Stop after step 3, except instead of putting the stuffed shells into a prepared baking sheet, place them on a wax paper lined baking sheet. Place sheet in freezer. When the shells are frozen, transfer them to a ziplocking bag. Store in your freezer. When ready to eat, thaw the shells and proceed from Step 3, this time placing them in the prepared dish.

Thai Chicken Coconut Soup

This is one of my new favorite summer soups! It has the perfect blend of light creaminess with the curry flavor I crave, without being too spicy. I am not a fan of coconut, but this is one of the rare instances where there’s an exception to that rule. The vague hint of coconut isn’t at all overpowering. This is my kind of ‘Thai’! While this may not appeal to an authentic Thai food enthusiast, it was everything I was looking for. This soup is perfect for someone who loves a good creamy chicken and rice soup and an Asian flair.

Thai Chicken Coconut Soup

4 Sons 'R' Us: Thai Chicken Coconut Soup

recipe adapted from Foodtastic Mom

  • 2 tbsp coconut oil
  • 1 tbsp prepared Thai curry paste, green or red depending on preference
  • 1/2 tsp curry powder
  • 2 celery stalks, diced
  • 2-3 carrots, peeled and diced
  • 1/2 red pepper, seeded and diced
  • 8 oz button mushrooms, thinly sliced
  • 1 tsp salt
  • 1/2 cup basmati rice
  • 4 cups chicken broth
  • 2 cups chicken breast, cooked and shredded
  • 1 can coconut milk
  • 1/4 cup lime juice
  • 1 tbsp sugar
  • 1/3 cup fresh cilantro, chopped

Directions

  1. In a large soup pot, or dutch oven, melt the coconut oil over medium heat. Add the curry paste, stirring to combine evenly.
  2. Add all the vegetables and salt and saute for 8-10 minutes.
  3. Add the rice and cook, stirring constantly, for about 1 minute.
  4.  Add stock, bring to a boil and reduce to a simmer. Simmer, covered for 30 minutes to allow rice to fully cook.
  5. Add the cooked chicken, coconut milk, lime juice, sugar and cilantro. Stir well and allow to heat through.
  6. Remove soup from heat, taste and adjust seasoning if necessary with more salt or sugar.
  7. Serve soup sprinkled with more fresh cilantro and a drizzle of Sirarcha sauce, if desired.
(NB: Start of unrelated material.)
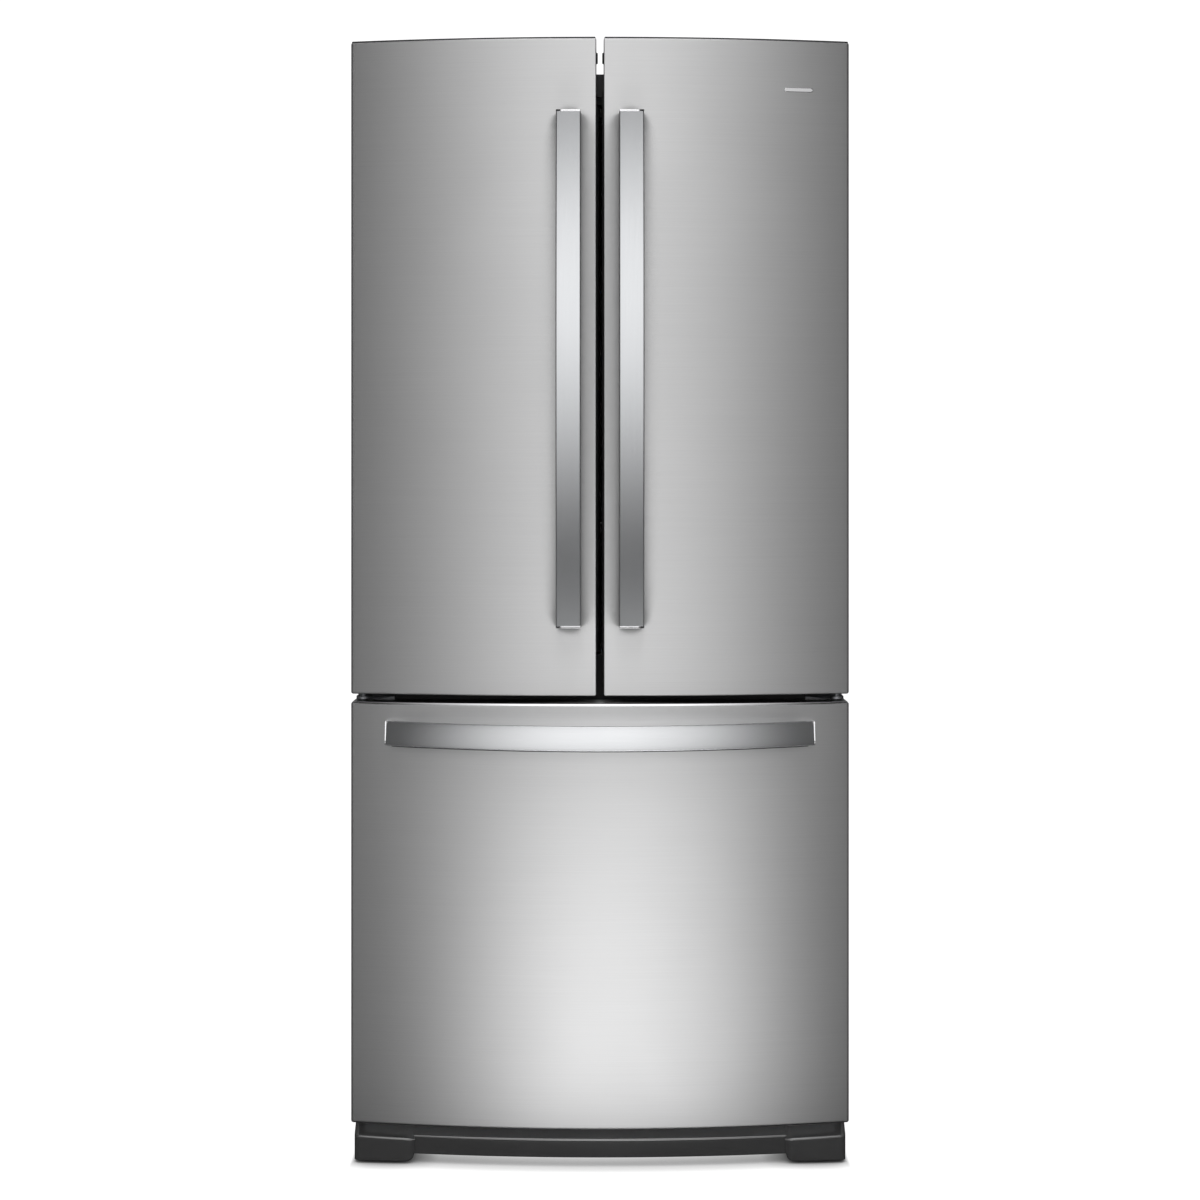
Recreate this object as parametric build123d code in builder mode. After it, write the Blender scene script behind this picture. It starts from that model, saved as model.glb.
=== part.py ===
"""French door refrigerator over a freezer drawer, every piece as its own solid. Millimetres."""

import os
from math import asin, degrees, radians, sin, sqrt

from build123d import *

os.makedirs("parts", exist_ok=True)

# Driving dimensions. X runs to the right, -Y to the front, +Z up from the floor.
WIDTH = 755.0  # over both upper doors
HEIGHT = 1705.0  # floor to the top of the doors
DEPTH = 860.0  # middle of the freezer handle to the back
CABINET_WIDTH = 749.0
CABINET_TOP = 1669.0
CABINET_BOTTOM = 40.0
DOOR_GAP = 11.0  # between the two upper doors
DOOR_BOTTOM = 716.0
DRAWER_TOP = 704.0
DRAWER_BOTTOM = 66.0
BOW = 36.0  # how far the middle of the fronts stands ahead of their sides
HANDLE_REACH = 62.0  # freezer handle's middle ahead of the drawer front
EDGE_THICKNESS = 60.0  # of doors and drawer at their sides
SEAL = 12.0
SHEET = 1.0  # cabinet steel
SKIN = 1.2  # stainless fronts
LINER = 3.0  # plastic liners
FIT = 0.05  # radial clearance of pins and axles
CLEAR = 0.3  # between bodies that only pass each other

# Planes and outlines worked out from them.
BACK = DEPTH / 2
NOSE = -DEPTH / 2 + HANDLE_REACH  # front of the bowed fronts, at the middle
DOOR_BACK = NOSE + BOW + EDGE_THICKNESS
CABINET_FRONT = DOOR_BACK + SEAL
HALF = WIDTH / 2
CABINET_HALF = CABINET_WIDTH / 2
INNER_HALF = CABINET_HALF - SHEET
RADIUS = (HALF**2 + BOW**2) / (2 * BOW)
ARC_CENTRE = NOSE + RADIUS
FLANGE_BACK = CABINET_FRONT + SHEET

CAVITY_HALF = 325.0  # both food compartments
FRESH_FLOOR = 770.0
FRESH_CEILING = 1634.0
FRESH_BACK = 355.0
FREEZER_FLOOR = 95.0
FREEZER_CEILING = 655.0
FREEZER_BACK = 345.0
STEP_FRONT = 125.0  # the freezer floor steps up over the machine compartment
STEP_TOP = 315.0
MACHINE_FRONT = 180.0
MACHINE_TOP = 262.0
FOAM_BOTTOM = 58.0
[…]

Broccoli & Cheddar Twice Baked Potatoes

While I love all the flavors in a ‘loaded’ baked potato, I was craving something different. Any combination of broccoli and cheddar is always a hit here, especially when it’s accompanied by something extra crispy. In this case, the twice baked potato skin provided that perfect, accompanying crunch.

Did I mention that this is actually a relatively healthy side dish? I might have forgotten to share that with the boys. Accidentally, on purpose. Without that ‘it’s something good for you’ vegetable taint hanging over their heads, they dug in with relish and devoured every last bite.
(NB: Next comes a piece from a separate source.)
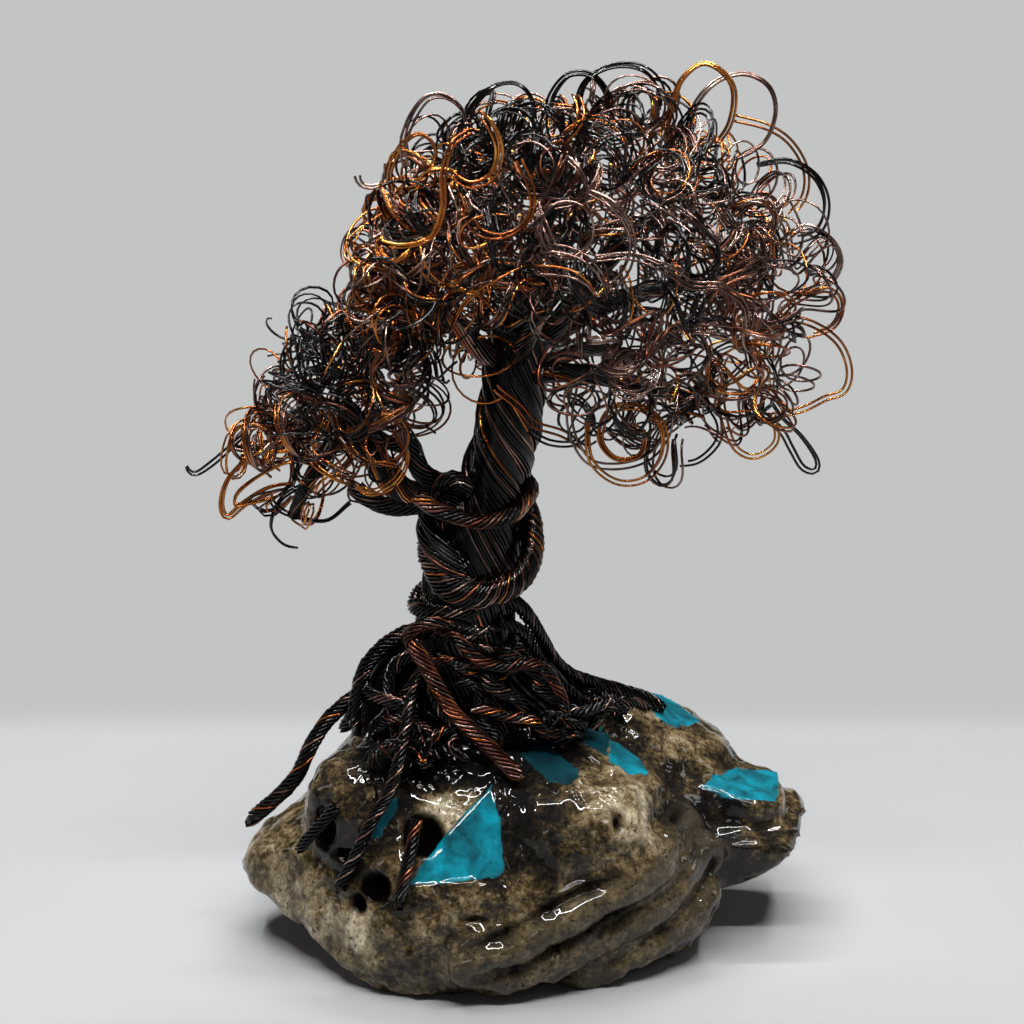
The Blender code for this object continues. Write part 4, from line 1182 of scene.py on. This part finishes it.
# %% Curls that stand out on their own
# Each strand: number of wires, which colour, and the points that it passes through.
STRANDS = (
    (3, 1, ((-26, -8, 214), (-27, -8, 220), (-25, -8, 227), (-21, -8, 232), (-16, -8, 232),
            (-12, -8, 228), (-11, -8, 221))),
    (2, 2, ((-30, -8, 206), (-31, -8, 213), (-28, -8, 220), (-23, -8, 223), (-19, -8, 219),
            (-21, -8, 212))),
    (3, 0, ((-14, -6, 214), (-13, -6, 222), (-10, -6, 229), (-5, -6, 234), (1, -6, 235),
            (5, -6, 231), (6, -6, 223))),
    (3, 0, ((9, -4, 226), (10, -4, 232), (14, -4, 237), (20, -4, 237), (24, -4, 232), (25, -4, 224))),
    (3, 0, ((16, -4, 228), (18, -4, 235), (24, -4, 239), (31, -4, 239), (36, -4, 235), (38, -4, 227))),
    (3, 2, ((38, -6, 222), (40, -6, 230), (42, -6, 236), (47, -6, 240), (52, -6, 238), (55, -6, 233),
            (54, -6, 225), (50, -6, 219))),
    (3, 1, ((44, -4, 220), (46, -4, 229), (51, -4, 235), (58, -4, 237), (64, -4, 234), (66, -4, 228),
            (64, -4, 221), (59, -4, 217), (52, -4, 215))),
    (2, 2, ((56, 0, 226), (64, 0, 224), (70, 0, 220), (74, 0, 213), (74, 0, 206), (70, 0, 200))),
    (3, 0, ((62, 0, 214), (70, 0, 215), (77, 0, 211), (80, 0, 204), (78, 0, 197), (70, 0, 194))),
    (3, 1, ((66, 0, 191), (74, 0, 198), (81, 0, 195), (84, 0, 189), (81, 0, 183), (73, 0, 180))),
    (3, 2, ((66, 0, 172), (73, 0, 179), (81, 0, 182), (85, 0, 178), (83, 0, 172), (75, 0, 169))),
    (2, 2, ((68, -4, 176), (77, -4, 174), (84, -4, 169), (87, -4, 162), (86, -4, 156), (81, -4, 154),
            (75, -4, 151), (66, -4, 149), (58, -4, 150))),
    (2, 0, ((64, -6, 151), (70, -6, 146), (73, -6, 141), (76, -6, 136), (79, -6, 135), (79, -6, 138),
            (75, -6, 144), (70, -6, 149), (66, -6, 155))),
    (2, 0, ((41, -14, 160), (48, -14, 157), (53, -14, 151), (53, -14, 145), (48, -14, 140),
            (42, -14, 139))),
    (2, 2, ((53, -14, 160), (55, -14, 150), (58, -14, 143), (63, -14, 141), (68, -14, 145),
            (67, -14, 153))),
    (2, 1, ((60, -10, 165), (53, -10, 158), (45, -10, 155), (39, -10, 148), (36, -10, 142),
            (30, -10, 141))),
    (3, 2, ((19, -30, 155), (20, -30, 145), (26, -30, 139.5), (33, -30, 140), (37.5, -30, 146),
            (37, -30, 154), (31, -30, 158.5), (24, -30, 157), (22, -30, 150), (26, -30, 145),
            (32, -30, 146), (33, -30, 152), (29, -30, 154))),
    (2, 1, ((16, -26, 163), (15, -26, 153), (19, -26, 144), (26, -26, 142), (34, -26, 144),
            (39, -26, 150), (40, -26, 158))),
    (2, 0, ((4, -14, 148), (10, -14, 145), (17, -14, 145), (21, -14, 150), (18, -14, 156),
            (11, -14, 158))),
    (2, 2, ((-4, -16, 160), (2, -16, 155), (6, -16, 150), (13, -16, 147), (20, -16, 142))),
    (1, 1, ((6, -47, 206), (9, -47, 200.5), (14, -47, 199.5), (18.5, -47, 203), (19, -47, 208),
            (16, -47, 212), (11, -47, 212.5), (7.5, -47, 209.5), (7, -47, 204), (11, -47, 200),
            (16, -46.6, 200.5))),
    (3, 2, ((-10, -42, 229), (-14, -45, 226), (-16, -45, 219), (-16, -45, 211), (-19, -45, 204),
            (-26, -45, 202), (-33, -42, 203))),
    (3, 2, ((-15, -40, 219), (-10, -40, 216), (-5, -40, 218), (-3, -40, 224), (-5, -40, 230),
            (-9, -38, 234))),
    (2, 2, ((2, -42, 222), (5, -43, 215), (4, -43, 208), (-2, -43, 204), (-8, -43, 205),
            (-11, -43, 210))),
    (3, 1, ((18, -44, 215), (24, -46, 212), (28, -46, 205), (27, -46, 197), (22, -44, 190))),
    (3, 1, ((20, -44, 199), (28, -46, 200), (36, -46, 197), (43, -44, 192), (50, -42, 191),
            (56, -40, 186), (57, -38, 178))),
    (2, 1, ((-31, -5, 215), (-31, -5, 211), (-34, -5, 209), (-38, -5, 210), (-39, -5, 214))),
    (2, 0, ((-62, -4, 148), (-68, -4, 145), (-74, -4, 140), (-79, -4, 136), (-83, -4, 133.5),
            (-85, -4, 135), (-84.5, -4, 137.5))),
    (3, 2, ((-50, -12, 146), (-58, -12, 142), (-66, -12, 141), (-73, -12, 135), (-75.5, -12, 128),
            (-74, -12, 124), (-69, -12, 128), (-62, -12, 132), (-53, -12, 133))),
    (2, 2, ((-48, -12, 137), (-56, -12, 139), (-64, -12, 136), (-71, -12, 131), (-72, -12, 127),
            (-66, -12, 128), (-58, -12, 130))),
    (2, 0, ((-52, -10, 133), (-60, -10, 128), (-63, -10, 121), (-60, -10, 116), (-55, -10, 114.5))),
    (2, 0, ((-42, -12, 128), (-48, -12, 123), (-55, -12, 124), (-61, -12, 127), (-63, -12, 132))),
    (3, 2, ((-26, -14, 158), (-30, -16, 150), (-27, -16, 142), (-30, -16, 135), (-37, -16, 132),
            (-42, -14, 136))),
    (2, 1, ((-22, -10, 170), (-27, -12, 163), (-25, -12, 155), (-29, -12, 147), (-26, -12, 140))),
)
STRAND_GAP = 1.0            # between the wires of one strand, about


def strand(wires, kind, points):
    """A few wires side by side along one set line, a little nearer and farther apart on the way."""
    line = through(points, 1.1)
    sides, ups = frames(line)
    share = np.linspace(0, 1, len(line))
    made = []
    for number in range(wires):
        turn = 2 * np.pi * number / wires + random.uniform(0, 1)
        away = STRAND_GAP * (0.7 + 0.5 * np.sin(share * random.uniform(3, 7) + turn))
        away *= 0 if wires == 1 else 1
        points = line + (sides * np.cos(turn) + ups * np.sin(turn)) * away[:, None]
        keep = int(len(line) * random.uniform(0.9, 1.0))
        made.append((points[:keep], CURL_WIRE * random.uniform(0.94, 1.04), kind))
    return made


strands = [wire for wires, kind, points in STRANDS for wire in strand(wires, kind, points)]
print("strands:", len(STRANDS), "of", len(strands), "wires")

# %% Crown pieces, one for each wire colour
# Which packed locks each part of the crown stands for, by a word in their names.
STANDS_FOR = {
    "shoulder": ("shoulder", "back_left"),
    "cluster": ("lock_left",),
    "fringe": ("right_low", "right_under", "back_low"),
}
taken = set()
for name in ("shoulder", "cluster", "fringe", "dome"):
    nodes = [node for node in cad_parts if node.startswith("lock_") and node not in taken
             and (name == "dome" or any(word in node for word in STANDS_FOR[name]))]
    taken.update(nodes)
    for kind, slot in enumerate(SLOTS):
        these = [wire for wire in crown[name] if min(wire[2], 2) == kind]
        piece = add_wires(f"crown_{name}_{slot}", these, nodes if kind == 0 else (), CURL_SECTION)
        print(piece.name, len(these), "wires,", made_triangles[-1], "triangles",
              nodes if kind == 0 else "")
for kind, slot in enumerate(SLOTS):
    these = [wire for wire in strands if wire[2] == kind]
    piece = add_wires(f"crown_strands_{slot}", these, (), CURL_SECTION)
    print(piece.name, len(these), "wires,", made_triangles[-1], "triangles")

# %% Small curls at the foot
# Ends of thin wire are tucked in and curled up among the roots: where they lie, and how many.
TANGLES = (((-24, -14, 63), 5, (10, 4, 4)), ((8, -11, 63), 4, (9, 4, 3)),
           ((-31, -24, 58), 3, (3, 3, 4)), ((20, 4, 62), 4, (8, 6, 3)))
tangle = []
for centre, count, size in TANGLES:
    for _ in range(count):
        place = np.array(centre) + random.normal(0, 0.6, 3) * size
        away = random.normal(0, 1, 3)
        away *= random.uniform(4, 8) / np.linalg.norm(away)
        tangle += lock(place - away, place + (0, 0, 2), place + away, random.uniform(1.4, 3.2),
                       random.uniform(1.2, 2.4), random.randint(1, 4), (0.96, 0.02, 0.01, 0.01))
lengths = [len(points) for points, _, _ in tangle]
clear = keep_clear(np.concatenate([points for points, _, _ in tangle]), CURL_WIRE, 0.1)
clear = np.split(clear, np.cumsum(lengths)[:-1])
tangle = [(points, radius, kind) for points, (_, radius, kind) in zip(clear, tangle)]
add_wires("foot_tangle_wires", tangle, (), CURL_SECTION)
print("foot tangle:", len(tangle), "wires,", made_triangles[-1], "triangles")
print("all wires:", sum(made_triangles), "triangles")

# %% Finish
bpy.data.objects.remove(ROPE_SECTION)
bpy.data.objects.remove(CURL_SECTION)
As an added bonus, these lovely little potatoes can be frozen and pulled out as needed for meals or even for a light lunch. I just love freezer cooking. This potato recipe is definitely the whole kit and caboodle.

Broccoli & Cheddar Twice Baked Potatoes

4 Sons 'R' Us: Broccoli & Cheddar Twice Baked Potatoes

recipe adapted from SkinnyTaste

  • 4 medium russet potatoes, washed and dried
  • salt and pepper, to taste
  • 1 1/2 cups broccoli florets, chopped
  • 1/2 cup skim milk
  • 1/2 cup greek yogurt
  • 1 cup shredded cheddar cheese

Directions

  1. Pierce the cleaned potatoes several times with a fork.  Bake for 1 hour in oven at 425 degrees. Optionally, you could instead place them in the microwave and use your baked potato setting until the potatoes are cooked through, turning half way. However, in my opinion, cooking them in the oven the entire time give them more a crispier skin when finished.
  2. Meanwhile, in a medium saucepan, add broccoli to a little salted water and cook, covered for about 3 minutes. Remove the broccoli with a slotted spoon and set aside.
  3. Let the potatoes cool enough to comfortably handle them. Cut the potatoes in half lengthwise. Scoop the flesh out into a large bowl, leaving a ¼” shell. Place the potato shells on a baking sheet.
  4. Mash the flesh with a potato masher or puree with a hand blender. Add the milk, yogurt, and salt, mash until smooth. Fold in half of the shredded cheddar (and chives if desired).
  5. Spoon the potato mixture back into the shells. Top with the cooked broccoli and remaining cheese on top.
  6. Bake at 400 degrees for 5-10 minutes, or until heated through and the cheese is melted. (You can also microwave it for a few minutes if you prefer not to use the oven)

To Freeze: Follow directions above but do not bake a second time. Instead, wrap in saran wrap and place in a gallon freezer bag. To serve: Bake at 400 degrees for 30 minutes or microwave for 2-3 minutes or until heated through.